Quote all of the entries word for word.
+++++
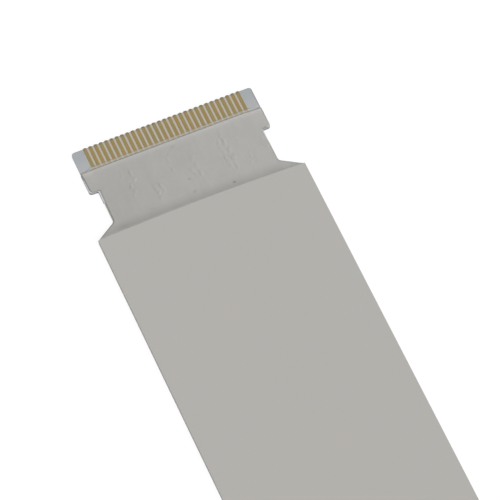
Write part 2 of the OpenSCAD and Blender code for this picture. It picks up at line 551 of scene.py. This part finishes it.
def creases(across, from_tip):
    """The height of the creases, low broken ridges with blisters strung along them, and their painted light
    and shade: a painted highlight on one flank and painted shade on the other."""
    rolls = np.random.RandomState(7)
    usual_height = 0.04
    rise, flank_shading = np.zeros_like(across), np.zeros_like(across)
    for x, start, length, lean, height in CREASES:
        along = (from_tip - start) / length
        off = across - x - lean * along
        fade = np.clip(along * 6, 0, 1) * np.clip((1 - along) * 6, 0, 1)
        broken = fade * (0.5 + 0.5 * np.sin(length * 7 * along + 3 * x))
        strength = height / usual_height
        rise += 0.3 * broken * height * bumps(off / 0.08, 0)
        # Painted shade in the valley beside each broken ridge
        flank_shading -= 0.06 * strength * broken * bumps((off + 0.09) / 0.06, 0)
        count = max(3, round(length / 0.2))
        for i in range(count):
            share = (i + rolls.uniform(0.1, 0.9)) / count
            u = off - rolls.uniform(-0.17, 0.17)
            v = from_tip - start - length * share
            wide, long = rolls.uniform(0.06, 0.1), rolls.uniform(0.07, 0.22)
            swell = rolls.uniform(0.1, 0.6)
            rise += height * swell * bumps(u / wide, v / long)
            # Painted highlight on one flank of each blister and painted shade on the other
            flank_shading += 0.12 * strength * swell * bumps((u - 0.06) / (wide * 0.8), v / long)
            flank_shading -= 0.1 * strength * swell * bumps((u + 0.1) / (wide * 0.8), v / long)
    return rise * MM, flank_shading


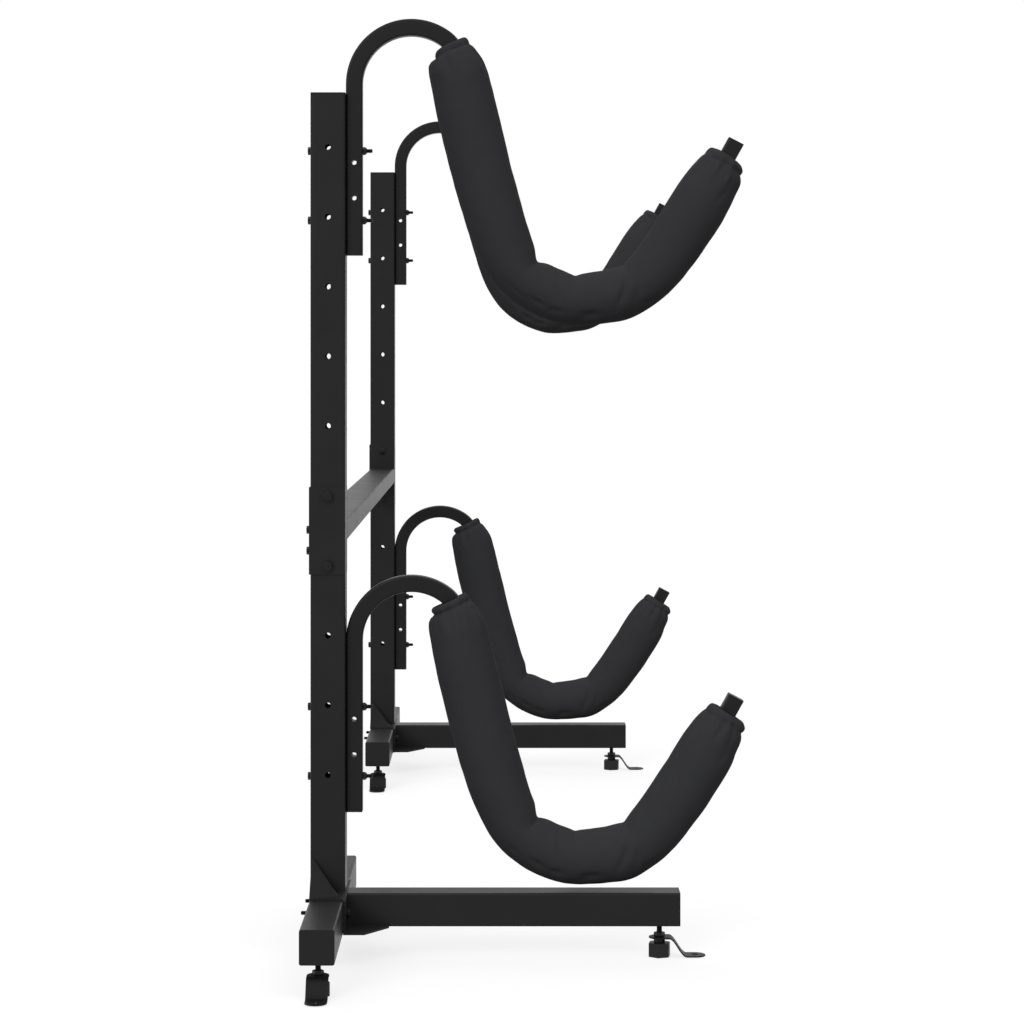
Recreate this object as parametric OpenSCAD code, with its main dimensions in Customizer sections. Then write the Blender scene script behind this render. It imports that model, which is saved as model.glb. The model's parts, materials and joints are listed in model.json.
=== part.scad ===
+++++
## Complete response
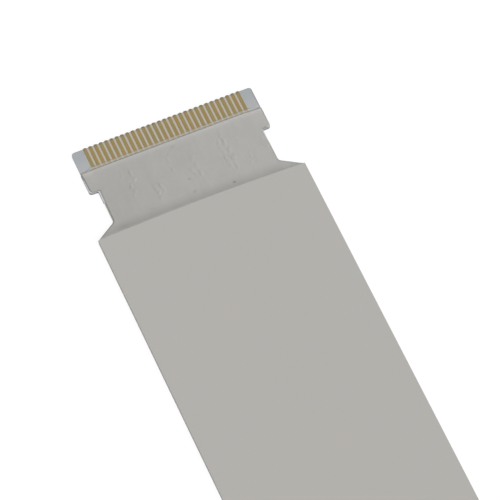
Write part 2 of the OpenSCAD and Blender code for this picture. It picks up at line 551 of scene.py. This part finishes it.
def creases(across, from_tip):
    """The height of the creases, low broken ridges with blisters strung along them, and their painted light
    and shade: a painted highlight on one flank and painted shade on the other."""
    rolls = np.random.RandomState(7)
    usual_height = 0.04
    rise, flank_shading = np.zeros_like(across), np.zeros_like(across)
    for x, start, length, lean, height in CREASES:
        along = (from_tip - start) / length
        off = across - x - lean * along
        fade = np.clip(along * 6, 0, 1) * np.clip((1 - along) * 6, 0, 1)
        broken = fade * (0.5 + 0.5 * np.sin(length * 7 * along + 3 * x))
        strength = height / usual_height
        rise += 0.3 * broken * height * bumps(off / 0.08, 0)
        # Painted shade in the valley beside each broken ridge
        flank_shading -= 0.06 * strength * broken * bumps((off + 0.09) / 0.06, 0)
        count = max(3, round(length / 0.2))
        for i in range(count):
            share = (i + rolls.uniform(0.1, 0.9)) / count
            u = off - rolls.uniform(-0.17, 0.17)
            v = from_tip - start - length * share
            wide, long = rolls.uniform(0.06, 0.1), rolls.uniform(0.07, 0.22)
            swell = rolls.uniform(0.1, 0.6)
            rise += height * swell * bumps(u / wide, v / long)
            # Painted highlight on one flank of each blister and painted shade on the other
            flank_shading += 0.12 * strength * swell * bumps((u - 0.06) / (wide * 0.8), v / long)
            flank_shading -= 0.1 * strength * swell * bumps((u + 0.1) / (wide * 0.8), v / long)
    return rise * MM, flank_shading


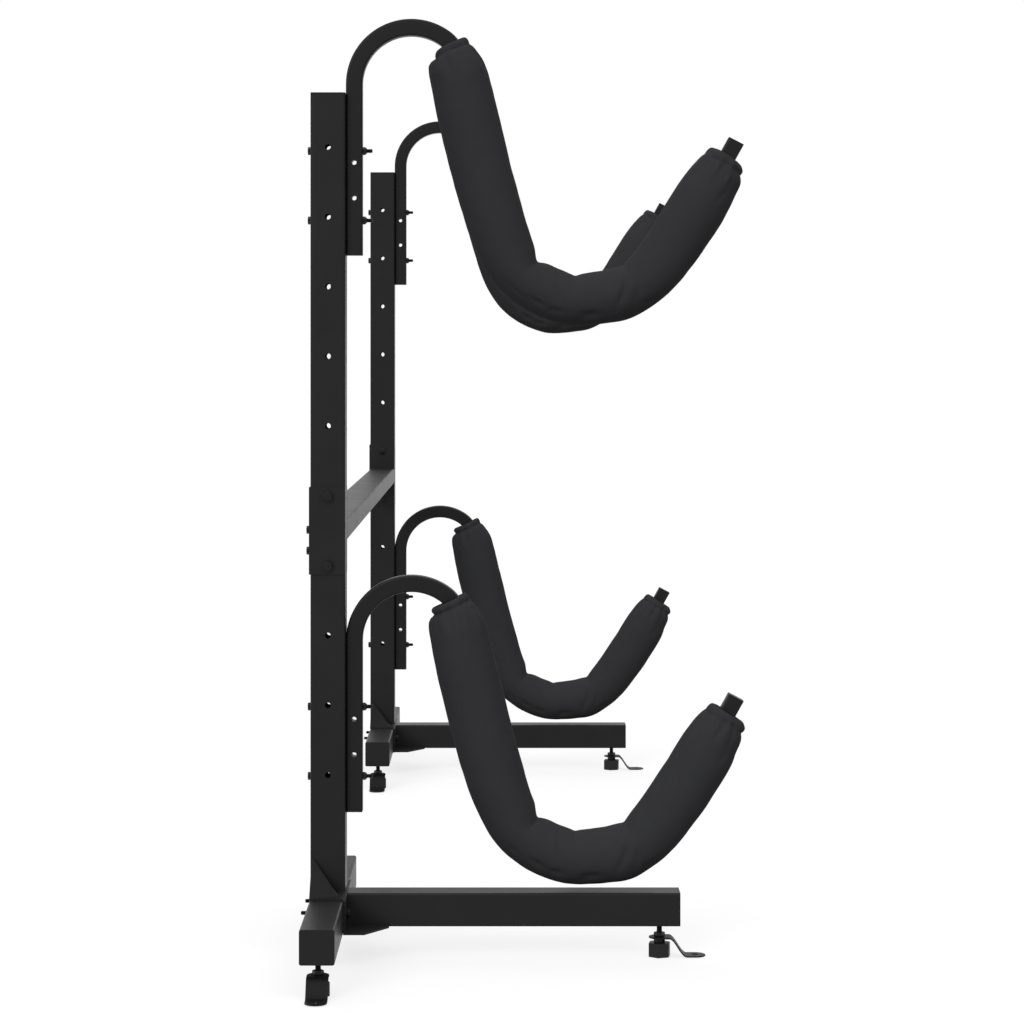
Recreate this object as parametric OpenSCAD code, with its main dimensions in Customizer sections. Then write the Blender scene script behind this render. It imports that model, which is saved as model.glb. The model's parts, materials and joints are listed in model.json.
=== part.scad ===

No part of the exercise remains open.